All of this ties in with adding a human element to your marketing by giving people content that is relevant to them.
Personalising messages
Personalising your messages is more than just sending an email with the recipients name rather than ‘to whom it may concern’. These days, customers need more than that to feel valued and properly served. Most people understand that emails are automated and live chat systems aren’t always a real person, and that’s ok. But what they do want is relevance.
For example, if a customer receives an email and doesn’t open it, you have three options. You can forget it and not bother them again. You can re-send the same email that didn’t catch their attention before. Or, you can send a slightly tweaked version of that message. Attempting to make that message more relevant to the customer can lead to engagement you may have missed the first time.
Customise each customer’s journey
CRM systems help us to personalise not just messages, but the entire customer journey. If you have enough data on customers, you can tailor their experience differently. For example, if a customer has visited a page previously, you know they’re interested, but something didn’t get them over the line on the first visit.

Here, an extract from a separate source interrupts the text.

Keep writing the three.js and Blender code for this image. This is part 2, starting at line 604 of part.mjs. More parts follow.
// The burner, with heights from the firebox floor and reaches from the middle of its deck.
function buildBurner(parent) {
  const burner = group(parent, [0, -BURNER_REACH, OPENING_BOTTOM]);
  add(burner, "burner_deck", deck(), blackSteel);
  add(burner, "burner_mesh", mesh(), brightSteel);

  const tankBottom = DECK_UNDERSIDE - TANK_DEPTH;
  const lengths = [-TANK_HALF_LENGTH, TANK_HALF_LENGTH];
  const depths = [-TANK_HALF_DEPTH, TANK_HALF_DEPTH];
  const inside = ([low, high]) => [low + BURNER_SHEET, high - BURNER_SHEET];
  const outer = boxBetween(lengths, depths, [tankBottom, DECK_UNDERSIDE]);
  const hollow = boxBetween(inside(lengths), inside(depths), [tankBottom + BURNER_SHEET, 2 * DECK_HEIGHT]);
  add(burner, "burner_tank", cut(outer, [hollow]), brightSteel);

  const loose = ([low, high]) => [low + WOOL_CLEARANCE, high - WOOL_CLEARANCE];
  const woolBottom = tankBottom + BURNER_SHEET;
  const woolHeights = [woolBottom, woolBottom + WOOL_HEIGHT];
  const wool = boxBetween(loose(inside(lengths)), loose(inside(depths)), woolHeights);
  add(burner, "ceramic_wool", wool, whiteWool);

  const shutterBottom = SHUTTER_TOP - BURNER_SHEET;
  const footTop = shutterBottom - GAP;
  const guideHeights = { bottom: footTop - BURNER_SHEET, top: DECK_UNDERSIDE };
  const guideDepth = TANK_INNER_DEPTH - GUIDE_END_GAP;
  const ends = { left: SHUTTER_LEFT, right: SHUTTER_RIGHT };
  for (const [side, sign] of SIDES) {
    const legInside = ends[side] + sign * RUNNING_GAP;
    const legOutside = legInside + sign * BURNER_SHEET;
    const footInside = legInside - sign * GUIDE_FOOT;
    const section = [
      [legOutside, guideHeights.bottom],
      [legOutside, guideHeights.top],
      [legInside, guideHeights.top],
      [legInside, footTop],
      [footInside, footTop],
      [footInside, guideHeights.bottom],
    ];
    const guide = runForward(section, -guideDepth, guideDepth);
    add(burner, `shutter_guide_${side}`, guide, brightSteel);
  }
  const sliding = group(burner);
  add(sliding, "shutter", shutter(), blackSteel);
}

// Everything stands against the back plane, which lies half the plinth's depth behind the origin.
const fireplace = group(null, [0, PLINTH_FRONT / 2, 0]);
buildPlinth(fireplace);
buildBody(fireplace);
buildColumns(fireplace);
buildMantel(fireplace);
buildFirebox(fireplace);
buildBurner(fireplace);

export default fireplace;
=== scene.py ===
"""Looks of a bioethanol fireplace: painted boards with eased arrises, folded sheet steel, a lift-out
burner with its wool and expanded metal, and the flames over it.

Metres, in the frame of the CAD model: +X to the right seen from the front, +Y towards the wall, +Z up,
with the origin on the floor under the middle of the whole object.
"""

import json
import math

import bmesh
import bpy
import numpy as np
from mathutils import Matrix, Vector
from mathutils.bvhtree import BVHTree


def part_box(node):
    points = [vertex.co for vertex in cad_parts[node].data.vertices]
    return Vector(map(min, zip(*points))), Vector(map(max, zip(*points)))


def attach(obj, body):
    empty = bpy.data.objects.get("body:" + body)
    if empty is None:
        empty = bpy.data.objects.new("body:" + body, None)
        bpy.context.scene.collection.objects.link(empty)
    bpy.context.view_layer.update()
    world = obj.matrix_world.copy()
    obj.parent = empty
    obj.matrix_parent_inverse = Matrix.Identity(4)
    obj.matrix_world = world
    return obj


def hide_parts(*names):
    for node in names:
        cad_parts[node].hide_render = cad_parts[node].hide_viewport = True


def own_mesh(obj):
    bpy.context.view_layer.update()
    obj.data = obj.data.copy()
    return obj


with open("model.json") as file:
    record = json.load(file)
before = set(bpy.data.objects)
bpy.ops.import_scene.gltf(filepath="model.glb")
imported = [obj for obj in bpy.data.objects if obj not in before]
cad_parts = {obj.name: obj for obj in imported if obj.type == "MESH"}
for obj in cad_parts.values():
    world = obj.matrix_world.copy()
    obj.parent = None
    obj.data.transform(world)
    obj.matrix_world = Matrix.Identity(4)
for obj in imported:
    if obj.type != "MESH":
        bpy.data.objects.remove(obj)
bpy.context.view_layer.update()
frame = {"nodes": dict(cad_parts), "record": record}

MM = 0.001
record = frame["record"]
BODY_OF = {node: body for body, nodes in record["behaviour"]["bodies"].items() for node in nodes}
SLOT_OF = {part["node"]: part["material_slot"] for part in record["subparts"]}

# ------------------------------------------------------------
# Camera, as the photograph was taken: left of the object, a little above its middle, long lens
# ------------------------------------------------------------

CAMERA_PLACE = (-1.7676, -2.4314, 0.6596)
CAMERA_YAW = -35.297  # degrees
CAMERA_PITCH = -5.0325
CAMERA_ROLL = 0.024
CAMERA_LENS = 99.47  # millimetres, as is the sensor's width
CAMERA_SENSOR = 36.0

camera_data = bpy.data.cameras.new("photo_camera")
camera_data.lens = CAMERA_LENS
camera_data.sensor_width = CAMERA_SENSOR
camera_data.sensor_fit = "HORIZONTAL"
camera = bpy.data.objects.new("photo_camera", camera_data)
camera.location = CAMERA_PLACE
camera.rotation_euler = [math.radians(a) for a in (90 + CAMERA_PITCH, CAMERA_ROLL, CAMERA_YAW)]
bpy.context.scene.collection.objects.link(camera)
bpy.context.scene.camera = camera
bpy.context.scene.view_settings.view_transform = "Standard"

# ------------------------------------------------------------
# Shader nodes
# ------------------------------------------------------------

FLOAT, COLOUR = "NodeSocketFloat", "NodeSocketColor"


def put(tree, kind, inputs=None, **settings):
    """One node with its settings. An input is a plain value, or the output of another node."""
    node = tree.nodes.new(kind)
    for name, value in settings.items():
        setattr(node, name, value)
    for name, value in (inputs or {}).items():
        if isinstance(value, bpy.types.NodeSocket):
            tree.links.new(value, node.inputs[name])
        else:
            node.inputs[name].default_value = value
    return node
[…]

So why serve them up the same content?
By showing them something different, you have an opportunity to engage them deeper. It’s data that allows you to do this, and no customer’s journey needs to be the same as anybody else’s.
Final Thoughts
Technology and marketing go hand in hand. Data fuels a lot of our planning, and we need to be more agile in how we get our messages out there. And while the technology at our fingertips is incredible, we don’t need to use it in a way that replaces the human side of marketing. Nor does our marketing need to be so human centred that we abandon all of the technological resources available. The two can work hand in hand, and we hope that this article and Alex’s speech at Intrigue 2020 in Melbourne has highlighted that technology can in fact be used to help us be more human.